The Sergeant woke late and realised he was stuck to the Consul’s linen. His left forearm was bleeding all along to the elbow, sluggish, grazed, and painful. The sheet was solidly glued to his shoulders where he had been burned above the armour, and he had bruises everywhere. His throat was sore as hell.
‘You are an idiot,’ the Witch said unsympathetically.
She stood at the foot of his bed, a leather bag hanging on a strap across her chest. It pressed her shirt against the centreline of her body, emphasising her curves. He realised that the last time he had seen her she had been naked and gasping, and belatedly averted his eyes.
She leaned away from the bag, hauled it onto the foot of the bed, and rummaged. ‘Don’t move. You’re a mess.’
‘As well as an idiot.’
She shrugged. ‘I said, don’t move. If you pull that off it will hurt more. For longer. Tcha!’ This last in disgust, because he had turned to examine his shoulders and the movement had wrenched a wad of fabric away from his flesh. He grunted.
She stomped up the side of the bed and put her hand flat on his chest below his chin. When he did not lean back she pushed him, not with her arm but with her body’s weight, so that if he wanted to remain half-upright he must effectively carry her. His stomach muscles gave up the fight immediately, strain spiking from his pelvis to his ribs.
She nodded approval. ‘No hernia.’
‘How d’you know?’
‘You’re not screaming.’
She removed a pair of scissors from the bag. The Consul’s linen would suffer, but there was an entire room devoted to it upstairs and none of it would last much longer anyway. She began to cut.
‘What are you doing here?’ he asked.
‘Your little friend came and got me. Said you’d come on a grassfire and tried to put it out. Did it not occur to you to call for assistance? I see you also fell on. .’ she peered at his back, ‘. . a dressed-stone wall. From a height of not less than five feet. Congratulations on not being paralysed. No, please do not tell me why it was important that you take on the inferno by yourself. If you tell me I am reasonably certain I will find that “idiot” does not do you justice. Do not answer me unless I say so. It is unwise to annoy or surprise the person who is cutting around the place where your skin is glued to your sheet.’

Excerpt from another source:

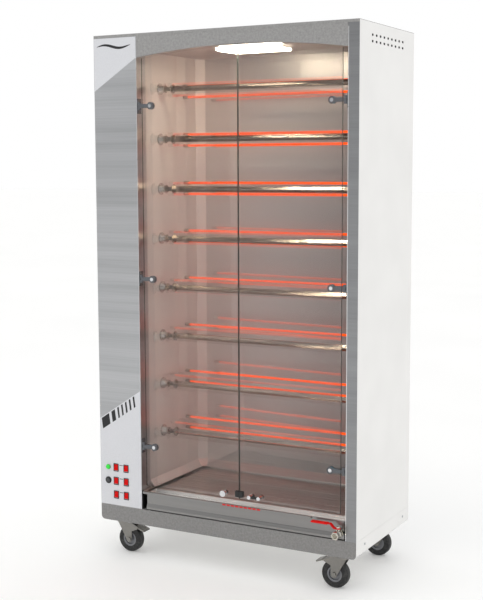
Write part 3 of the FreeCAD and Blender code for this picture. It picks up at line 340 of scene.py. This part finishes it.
def drawn_bar(name, code):
    """Stainless bar, polished by hand along its length: its highlights break up every few centimetres."""
    material, tree, shader = new_material(name, {"Metallic": 1.0, "Roughness": 0.16})
    wave = noise(tree, place(tree, (26.0, 160.0, 160.0)), 1.0, 3.0, 0.6)
    colour = ramp(tree, wave, 0.35, 0.65, shade(code, 0.62), shade(code, 1.1))
    tree.links.new(colour, shader.inputs["Base Color"])
    tree.links.new(spread(tree, wave, 0.1, 0.26), shader.inputs["Roughness"])
    bump(tree, shader, wave, 0.0008, 0.5)
    return material


def tyre_rubber(name, code):
    """Black elastic rubber, moulded: matt, with dust-grey scuffs on its tread."""
    material, tree, shader = new_material(name, {"IOR": 1.52})
    scuff = noise(tree, place(tree), 120.0, 4.0, 0.65)
    colour = ramp(tree, scuff, 0.45, 0.8, linear(code), shade("#4a4a48", 1.0))
    tree.links.new(colour, shader.inputs["Base Color"])
    tree.links.new(spread(tree, scuff, 0.5, 0.75), shader.inputs["Roughness"])
    bump(tree, shader, scuff, 0.0002, 0.4)
    return material


def toughened_glass(name):
    """Clear toughened soda-lime glass, fire-polished: almost nothing but its reflections. Its index is drawn
    below the real 1.52 and most of it lets light straight through, as a clean pane does for the eye."""
    sockets = {
        "Base Color": linear("#fbfdfc"), "Roughness": 0.0, "IOR": 1.4,
        "Transmission Weight": 1.0, "Alpha": 0.3,
    }
    material, _, _ = new_material(name, sockets)
    return material


def ground_glass_edge(name):
    """Ground and seamed edge of the pane, where the glass shows its dark green body."""
    material, tree, shader = new_material(name, {"IOR": 1.52})
    grind = noise(tree, place(tree), 500.0, 2.0, 0.5)
    colour = ramp(tree, grind, 0.3, 0.7, linear("#2f3a38"), linear("#56625f"))
    tree.links.new(colour, shader.inputs["Base Color"])
    tree.links.new(spread(tree, grind, 0.25, 0.4), shader.inputs["Roughness"])
    return material


def glowing_sheath(name, code, strength):
    """Incoloy heater sheath at orange heat: it gives its own light, a little unevenly along its length."""
    sockets = {"Base Color": linear("#1a0602"), "Roughness": 0.7, "Specular IOR Level": 0.05}
    material, tree, shader = new_material(name, sockets)
    patches = noise(tree, place(tree, (14.0, 40.0, 40.0)), 1.0, 2.0, 0.5)
    colour = ramp(tree, patches, 0.3, 0.7, shade(code, 0.9), shade(code, 1.0))
    tree.links.new(colour, shader.inputs["Emission Color"])
    shader.inputs["Emission Strength"].default_value = strength
    return material


def opal_diffuser(name, code, strength):
    """Opal glass over the chamber's lamp, evenly lit from inside."""
    sockets = {
        "Base Color": linear("#f6f4ee"), "Roughness": 0.25, "Emission Color": linear(code),
        "Emission Strength": strength,
    }
    material, tree, shader = new_material(name, sockets)
    bump(tree, shader, noise(tree, place(tree), 300.0, 2.0, 0.5), 0.0002, 0.3)
    return material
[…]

The scissor blades snipped. He kept silent, listening to the boy’s lies in his mind, turning them over. They were good.
‘Can you feel that?’ the Witch demanded. ‘You can answer.’
‘Yes.’
‘Is it painful?’
‘Itchy.’
‘And here?’
He hissed discomfort.
‘You’re very lucky.’ She daubed. A welcome cold spread along his scapula and down his spine.
After an hour of more or less painful ministrations she pronounced him shipshape, at least to the extent that was possible for an idiot. He thanked her and asked how the clarinet was going and she said it was going well. He went upstairs and brought her the sheet music, a little shyly. She took it with thanks, but regarded him with an uncertain expression. She was sensing a shift in his perception of her, could not entirely place it but knew it was a respectful one and did not inquire as to the reason. Perhaps she assumed someone had informed him of her relations with White Raoul.
‘Light exercise is fine,’ she said. ‘More than that and you’ll split something and bleed. The burns are extremely minor but they will be annoying. Don’t pick at them. Don’t get them dirty. Don’t sunbathe. I’ve left you a salve for the bruising, which you should apply morning and evening. You’re nodding! Don’t nod: listen! I cannot count, even on both hands, the number of injuries you have which could’ve been much worse, so don’t do whatever you did last night ever again or you’ll probably die. That’s a medical recommendation, okay?’